You can pretty much assume, with a couple of exceptions, that any standard sized Baseball sets (2 1/2" x 3 1/2")  issued by Topps in series will not have short or double prints if the series count was 66 or 88.  The former gives you four impressions of each subject across a full 264 card uncut sheet, the latter three. Outside of those two, the only other series that is an even number is 110 , which Topps used to lead off the first every year from 1958-69, although once they started printing checklists as discrete cards (1961), those series run only 109 cards, with a preview checklist covering the next series tipped in. Those generally result in 44 (or 43 with the extra checklist added) over prints (vs. a more unwieldy-to-describe 88 - or 87 - short prints) in the series as the first wave in most years was produced in massive quantities, which seems to smooth out the press run.  Rule of thumb: if it's not detectable in the pricing, then there aren't short prints in the abstract sense, as there were too many cards produced in the series to matter.

The odd number series are where all the fun is, especially those that are 77 (76) in number.  55 subject series tend to be like the 110's in that they produce over prints.  There's only one 99 card series (the 4th in 1969) and then we get into the 1970-72 era, which had 132 card first series runs.  There's an anomalous 121 card series (the 5th) in 1971 plus the drawdown from 7 to 6 series in 1971 & 1972, before the bottom dropped out in 1973 with a mere 5 series as Topps went over to issuing all cards at once, although there is certainly some SP-DP fun thereafter. So we get some good, old-fashioned variety!

So here are the 77 card (76 in all cases) series:

1961 5th

1961 6th

1962 5th

1962 6th

1962 7th

1963 5th

1964 5th

1964 6th

1965 5th

1965 6th

1965 7th

1966 5th

1966 6th

1966 7th

1967 6th

1967 7th

1968 6th

1969 6th

1969 7th

That's 20 distinct 77 card series!  I'll try not to step on all the work done over at Net54 so am limiting the discussion here to 1967.  I ran the semi-highs through an eBay search on June 13th and came up with this:





















































I designated the two World Series teams from 1967 (Cardinals and Red Sox), Hall-of Famers and Yankees to make sure to weed them out if they had weirdly high counts.  I wanted to see if the semi-highs were as strange as the highs when it comes to double printed and short printed rows.

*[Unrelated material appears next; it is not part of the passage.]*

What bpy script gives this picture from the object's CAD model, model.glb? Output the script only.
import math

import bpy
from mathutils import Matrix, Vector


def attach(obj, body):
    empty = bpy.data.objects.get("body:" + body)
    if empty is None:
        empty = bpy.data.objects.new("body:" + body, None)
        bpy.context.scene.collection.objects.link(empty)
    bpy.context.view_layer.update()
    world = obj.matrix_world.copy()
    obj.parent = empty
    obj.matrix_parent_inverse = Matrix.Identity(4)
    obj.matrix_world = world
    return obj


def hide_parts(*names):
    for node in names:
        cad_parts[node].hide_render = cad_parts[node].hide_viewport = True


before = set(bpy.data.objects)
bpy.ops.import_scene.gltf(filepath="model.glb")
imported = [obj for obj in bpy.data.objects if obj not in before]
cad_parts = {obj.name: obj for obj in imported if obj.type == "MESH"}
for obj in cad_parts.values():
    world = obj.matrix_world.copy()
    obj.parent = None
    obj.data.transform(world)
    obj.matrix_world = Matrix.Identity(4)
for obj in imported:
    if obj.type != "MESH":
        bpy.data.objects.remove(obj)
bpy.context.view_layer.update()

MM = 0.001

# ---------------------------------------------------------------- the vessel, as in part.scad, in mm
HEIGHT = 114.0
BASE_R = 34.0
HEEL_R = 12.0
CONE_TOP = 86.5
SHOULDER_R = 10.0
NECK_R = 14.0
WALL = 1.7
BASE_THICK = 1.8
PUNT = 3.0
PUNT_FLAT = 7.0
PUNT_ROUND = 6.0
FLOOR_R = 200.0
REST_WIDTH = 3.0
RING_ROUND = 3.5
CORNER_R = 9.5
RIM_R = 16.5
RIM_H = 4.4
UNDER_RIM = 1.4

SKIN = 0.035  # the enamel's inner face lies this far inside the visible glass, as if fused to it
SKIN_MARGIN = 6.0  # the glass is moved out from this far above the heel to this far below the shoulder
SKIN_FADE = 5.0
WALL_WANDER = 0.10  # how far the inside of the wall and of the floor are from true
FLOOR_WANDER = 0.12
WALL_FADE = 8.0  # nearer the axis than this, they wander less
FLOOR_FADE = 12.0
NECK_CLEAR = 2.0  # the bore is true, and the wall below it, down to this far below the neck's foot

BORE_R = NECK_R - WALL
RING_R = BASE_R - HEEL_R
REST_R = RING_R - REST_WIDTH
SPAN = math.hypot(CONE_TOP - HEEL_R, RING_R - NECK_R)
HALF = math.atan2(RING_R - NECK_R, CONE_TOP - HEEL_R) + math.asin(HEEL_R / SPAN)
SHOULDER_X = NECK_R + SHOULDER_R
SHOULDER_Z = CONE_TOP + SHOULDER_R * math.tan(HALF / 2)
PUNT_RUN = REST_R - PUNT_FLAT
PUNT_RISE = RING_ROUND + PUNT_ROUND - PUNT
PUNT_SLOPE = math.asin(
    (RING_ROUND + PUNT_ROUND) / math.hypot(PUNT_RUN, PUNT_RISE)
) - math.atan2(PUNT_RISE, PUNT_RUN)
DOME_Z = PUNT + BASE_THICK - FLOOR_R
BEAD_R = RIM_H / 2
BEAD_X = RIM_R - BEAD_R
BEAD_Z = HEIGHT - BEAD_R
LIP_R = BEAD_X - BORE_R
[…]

It sure seems like the Coombs, McFarlane, Dodgers Team, Rigney, Hicks and Martinez should be in a "super print" row based on eBay's listings, while Palmer as a HOF skews some numbers in the Merritt/Santiago row it's been determined he resides in.  Palmer is really popular to grade for some reason and I don't think there is a true super-print row in the semi's based on his positioning and counts I will show below.  I still suspect the 67 highs had a production issue that really changed two planned row counts but believe the semi's were not similarly affected. I say this because of the PSA populations.

If you take the HOF'ers out for a minute, the top 11 counts from eBay are (with eBay to the left, PSA pops to the right):

Coombs 106 - 199

McFarlane 105 - 295

Dodgers Team 101 - 523

Rigney 94 - 230

Hicks 91 - 245

Martinez 89 - 276

Senators Rookies 80 - 260

Landis 80 - 303

Bowens 72 - 259

Wert 70 - 253

Davidson 61 - 237

The Dodgers Team probably skews high due to Koufax being in the team picture. 


But based upon research over at Net54baseball.com Hicks (91 eBay hits) is in a row with Menke (60) and Talbot (50), whose PSA pops are: 245, 253 and 279 respectively.  That is a major eBay disparity on Hicks, like Palmer.  Maybe there's commons that are so lowly literally nobody buys them?

Conversely, the lowest 11 counts are, with PSA pops to the right:

Twins Rookies 15 - 235

Arrigo 16 - 227

Stephenson 17 - 265

Cloninger 18-235

Clemens 19 - 227

Humphreys 21 - 225

Lachemann 21 - 194

Campbell 22 - 194

Braves Team 22 -251

Pirates Rookies 22 - 196

Houk 22-317

I think this relative smoothness among the two sets of counts means that 33 x 4 and 44 x 3 is the likely row setup for the semi's then over the 264 card press sheet array.  Nothing really jumps out when you look at PSA's figures.